With 10 days to go until the release of New Year’s Eve, I decided to post every day about an influence on the novel.
A few months ago, I came upon my favourite way to pitch New Year’s Eve. It only works for die-hard thriller fans, and with the pandemic I haven’t had a chance to try it.
But it goes like this:
Imagine Louise Candlish’s Those People… turned inside out.
Louise Candlish’s novel is a hugely popular thriller about class anxiety; there have been quite a few of them since the recession of 2008, and I’d expect many more in the wake of Covid. I have always found that the thriller genre is particularly well-placed to explore the topic; after all, what crime novel does not depict two worlds colliding in one way, shape or form?
Those People, however, has a particular bearing on New Year’s Eve. Candlish’s excellent novel is set in a suburban middle-class paradise, and tells the story of an idyllic setting being disrupted by the arrival of some rude working-class neighbours.
The story focuses on the original middle class inhabitants and the lengths they go to in order to protect their area from the intruders. The more the novel goes on, the more you begin to fear what they are capable of. You start to wonder just how impenetrable the barriers separating classes are, and what we are willing to do just in order to preserve our social bubbles.
It is a fascinating conceit. However, during the novel, I found that I was curious about the other side of the story; the perspective of the new neighbours. I pondered what it would be like to move into an area and be faced with the disdain of those living next door.
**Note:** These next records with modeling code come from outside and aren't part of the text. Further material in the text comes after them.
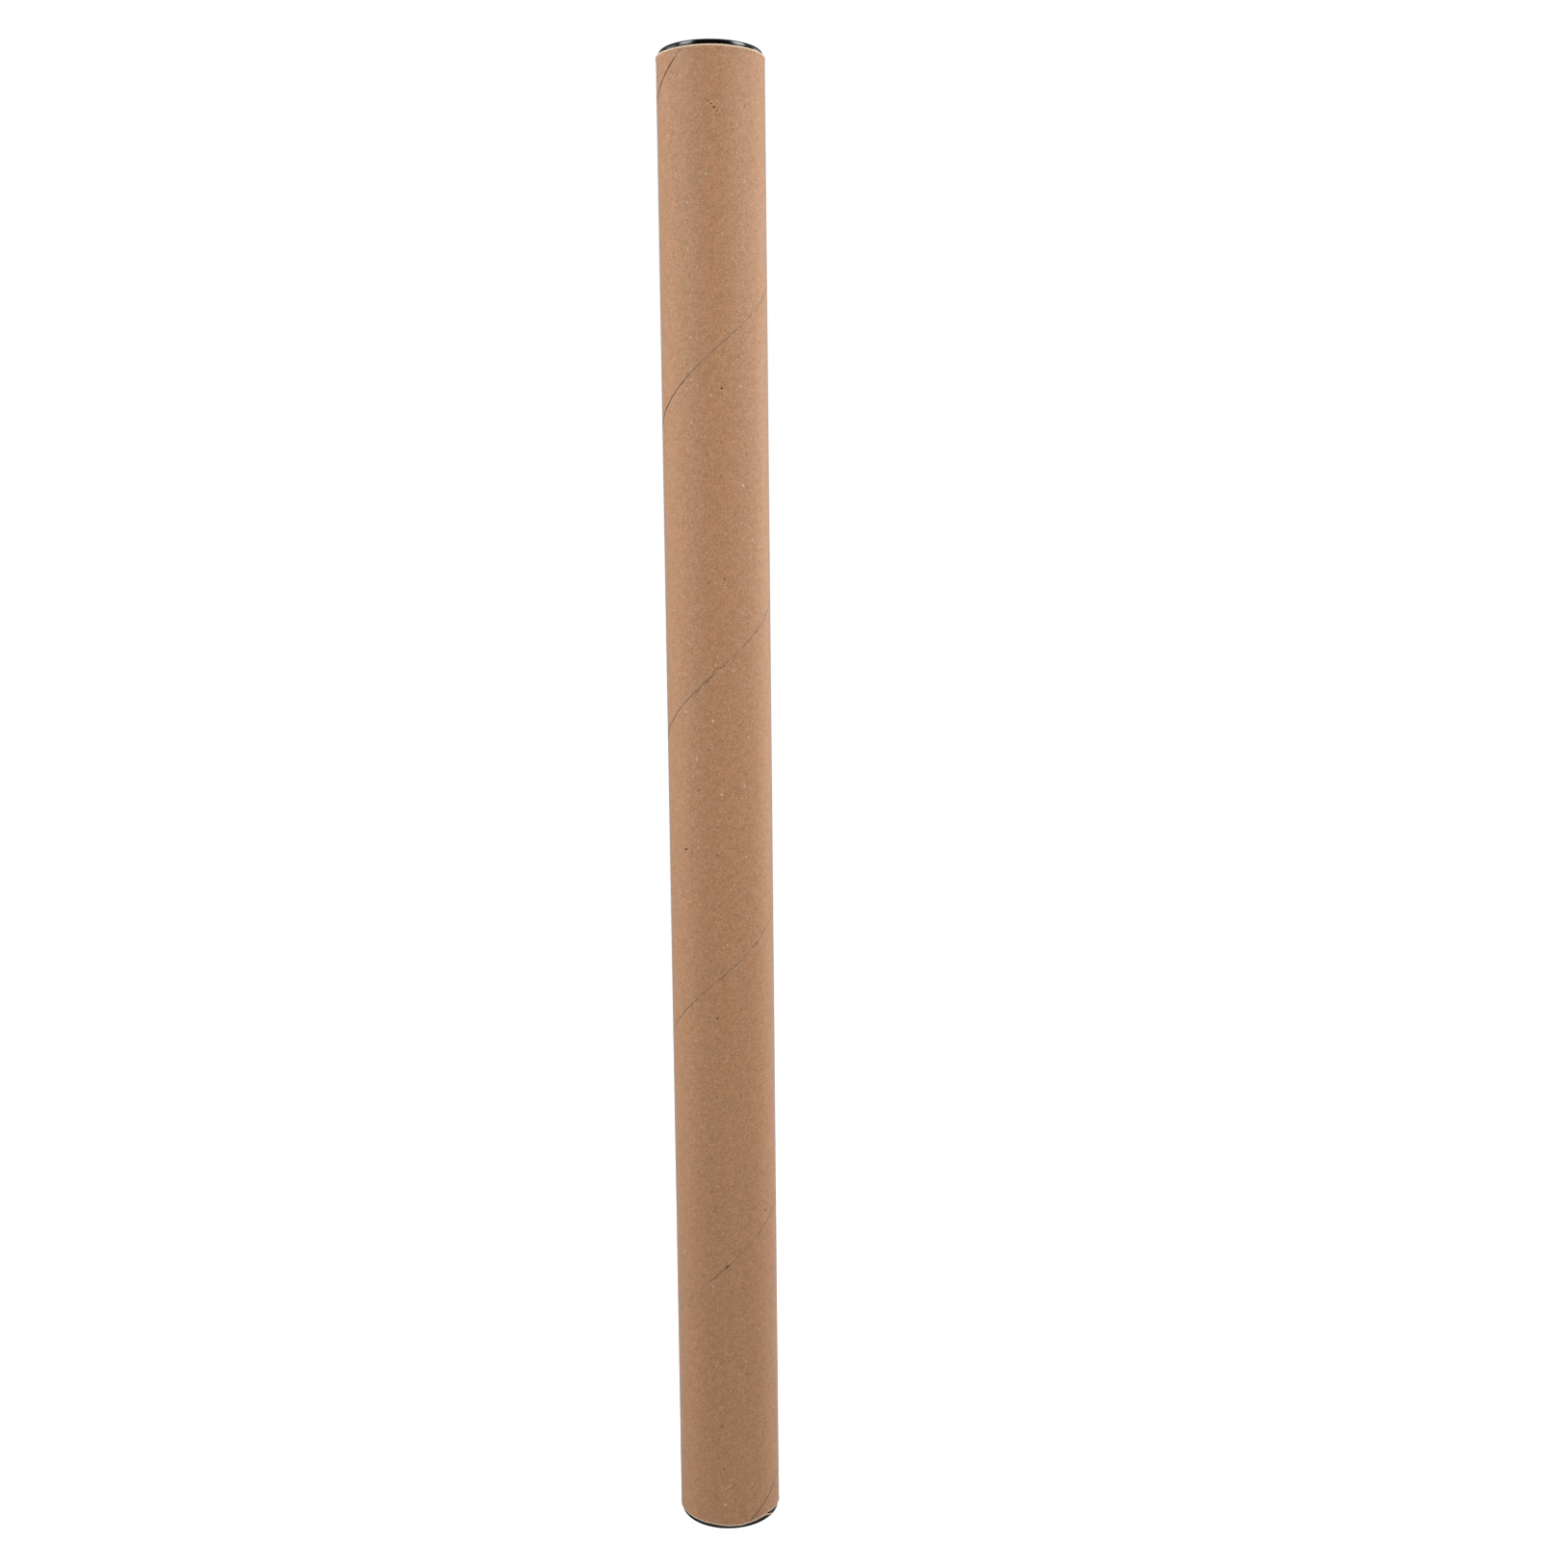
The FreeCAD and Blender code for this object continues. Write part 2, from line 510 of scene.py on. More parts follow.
@dataclass(frozen=True)
class KraftPaper:
    """Kraft liner: unbleached softwood paper made on a machine and calendered on its face.

    It gives the eye a matte tan with a fine cloudy formation, fibres that lie along the strip,
    stray dark and pale specks, and a weak gloss that whitens the sides of the tube.
    """

    name: str
    seam: SpiralSeam
    low: float
    marks: tuple[Mark, ...] = ()
    base: str = "#A0734E"
    # Clouds of the formation, flocs, two layers of fibres, pale and dark knots, and two broad
    # shifts of hue. Real fibres are 0.03 mm wide, too fine to show, so they are drawn wider.
    layers: tuple[tuple[Grain, Tint], ...] = (
        (Grain(5.0, 3.6, 0.0, 4.0, 0.9), Tint("#B68865", 0.25, 0.75, 1.0)),
        (Grain(2.3, 1.7, 0.0, 2.0), Tint("#B98B64", 0.45, 0.75, 0.5)),
        (Grain(2.4, 0.35, 0.0, 2.0), Tint("#C39D80", 0.55, 0.75, 0.35)),
        (Grain(2.4, 0.4, 35.0, 2.0), Tint("#825D3D", 0.45, 0.25, 0.35)),
        (Grain(1.1, 0.7, 0.0, 1.0), Tint("#D2B595", 0.62, 0.8, 0.7)),
        (Grain(1.2, 0.8, 20.0, 1.0), Tint("#7A583C", 0.36, 0.2, 0.6)),
        (Grain(9.0, 8.0, 20.0, 1.0), Tint("#B17D5A", 0.5, 0.65, 0.15)),
        (Grain(11.0, 8.0, 50.0, 1.0), Tint("#A48062", 0.5, 0.35, 0.15)),
    )
    bark: Specks = Specks(0.62, 1.0, Tint("#4C3222", 0.038, 0.016, 0.55))
    knots: Specks = Specks(-1.0, 0.35, Tint("#D9C2AA", 0.046, 0.018, 0.45))
    speck_spacing: float = 15.0
    ruffle_size: float = 0.9
    ruffling: float = 0.9
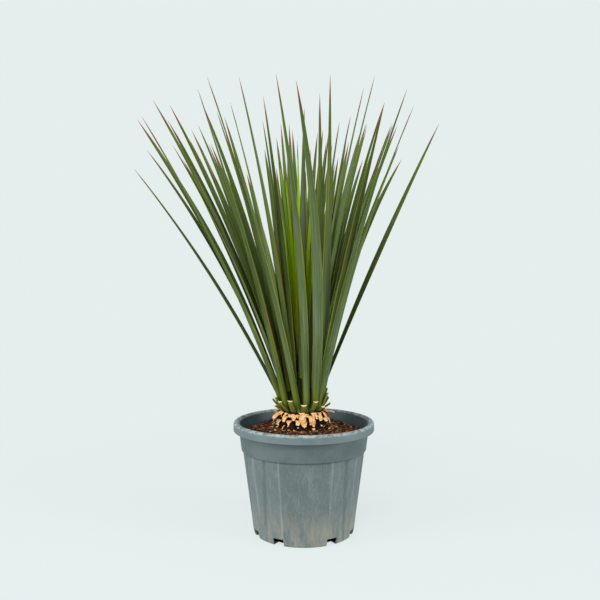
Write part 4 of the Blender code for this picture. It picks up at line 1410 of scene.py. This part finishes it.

To be looked down upon; to be told, in that very British way, that you don’t belong.
I was part of the way through drafting New Year’s Eve before I realised that I’d actually written an inversion of Those People. My main characters, Hayley and Ethan, are the intruders moving into a prestigious area. They think that they have escaped their backgrounds– only to be reminded of their humble upbringings by the superior attitudes of their neighbours. And they wonder, just as the reader of Those People wonders, how far the neighbours are willing to go in order to protect their middle-class utopia.
I like to think that Candlish and I are speaking about the same issue of alienation within British class culture.
It’s only that I chose to look at the other side of the coin.